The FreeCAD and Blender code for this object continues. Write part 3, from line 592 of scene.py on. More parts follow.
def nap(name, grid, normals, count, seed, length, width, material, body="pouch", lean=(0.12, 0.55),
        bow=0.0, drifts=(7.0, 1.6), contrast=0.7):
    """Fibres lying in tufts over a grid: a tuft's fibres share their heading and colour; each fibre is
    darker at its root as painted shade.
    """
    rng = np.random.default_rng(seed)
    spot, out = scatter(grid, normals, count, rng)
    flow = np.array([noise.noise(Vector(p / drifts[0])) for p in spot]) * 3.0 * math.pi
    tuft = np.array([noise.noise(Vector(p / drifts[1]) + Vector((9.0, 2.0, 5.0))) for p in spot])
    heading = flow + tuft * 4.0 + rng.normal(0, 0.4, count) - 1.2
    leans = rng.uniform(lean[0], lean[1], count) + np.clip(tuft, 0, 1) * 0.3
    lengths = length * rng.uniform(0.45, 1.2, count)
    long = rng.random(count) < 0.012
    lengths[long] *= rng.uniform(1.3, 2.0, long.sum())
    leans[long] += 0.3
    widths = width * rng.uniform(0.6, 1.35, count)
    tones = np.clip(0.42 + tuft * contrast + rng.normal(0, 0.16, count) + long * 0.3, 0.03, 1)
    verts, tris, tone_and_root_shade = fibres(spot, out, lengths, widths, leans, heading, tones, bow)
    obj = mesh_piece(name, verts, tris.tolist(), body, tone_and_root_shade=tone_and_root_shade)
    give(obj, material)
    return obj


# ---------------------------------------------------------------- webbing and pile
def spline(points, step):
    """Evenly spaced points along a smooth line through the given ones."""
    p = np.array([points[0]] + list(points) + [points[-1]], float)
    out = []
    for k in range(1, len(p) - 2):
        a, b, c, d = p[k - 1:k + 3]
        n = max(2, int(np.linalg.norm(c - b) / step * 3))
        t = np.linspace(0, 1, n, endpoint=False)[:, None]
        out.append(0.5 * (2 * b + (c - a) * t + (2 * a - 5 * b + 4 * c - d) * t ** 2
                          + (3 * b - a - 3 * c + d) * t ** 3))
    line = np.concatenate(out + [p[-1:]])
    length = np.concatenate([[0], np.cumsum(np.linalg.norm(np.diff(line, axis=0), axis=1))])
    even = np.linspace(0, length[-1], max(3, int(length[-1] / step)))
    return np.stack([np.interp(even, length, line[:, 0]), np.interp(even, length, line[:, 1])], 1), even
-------
From the first line to the last, retype the data exactly.

The FreeCAD and Blender code for this object continues. Write part 3, from line 592 of scene.py on. More parts follow.
def nap(name, grid, normals, count, seed, length, width, material, body="pouch", lean=(0.12, 0.55),
        bow=0.0, drifts=(7.0, 1.6), contrast=0.7):
    """Fibres lying in tufts over a grid: a tuft's fibres share their heading and colour; each fibre is
    darker at its root as painted shade.
    """
    rng = np.random.default_rng(seed)
    spot, out = scatter(grid, normals, count, rng)
    flow = np.array([noise.noise(Vector(p / drifts[0])) for p in spot]) * 3.0 * math.pi
    tuft = np.array([noise.noise(Vector(p / drifts[1]) + Vector((9.0, 2.0, 5.0))) for p in spot])
    heading = flow + tuft * 4.0 + rng.normal(0, 0.4, count) - 1.2
    leans = rng.uniform(lean[0], lean[1], count) + np.clip(tuft, 0, 1) * 0.3
    lengths = length * rng.uniform(0.45, 1.2, count)
    long = rng.random(count) < 0.012
    lengths[long] *= rng.uniform(1.3, 2.0, long.sum())
    leans[long] += 0.3
    widths = width * rng.uniform(0.6, 1.35, count)
    tones = np.clip(0.42 + tuft * contrast + rng.normal(0, 0.16, count) + long * 0.3, 0.03, 1)
    verts, tris, tone_and_root_shade = fibres(spot, out, lengths, widths, leans, heading, tones, bow)
    obj = mesh_piece(name, verts, tris.tolist(), body, tone_and_root_shade=tone_and_root_shade)
    give(obj, material)
    return obj


# ---------------------------------------------------------------- webbing and pile
def spline(points, step):
    """Evenly spaced points along a smooth line through the given ones."""
    p = np.array([points[0]] + list(points) + [points[-1]], float)
    out = []
    for k in range(1, len(p) - 2):
        a, b, c, d = p[k - 1:k + 3]
        n = max(2, int(np.linalg.norm(c - b) / step * 3))
        t = np.linspace(0, 1, n, endpoint=False)[:, None]
        out.append(0.5 * (2 * b + (c - a) * t + (2 * a - 5 * b + 4 * c - d) * t ** 2
                          + (3 * b - a - 3 * c + d) * t ** 3))
    line = np.concatenate(out + [p[-1:]])
    length = np.concatenate([[0], np.cumsum(np.linalg.norm(np.diff(line, axis=0), axis=1))])
    even = np.linspace(0, length[-1], max(3, int(length[-1] / step)))
    return np.stack([np.interp(even, length, line[:, 0]), np.interp(even, length, line[:, 1])], 1), even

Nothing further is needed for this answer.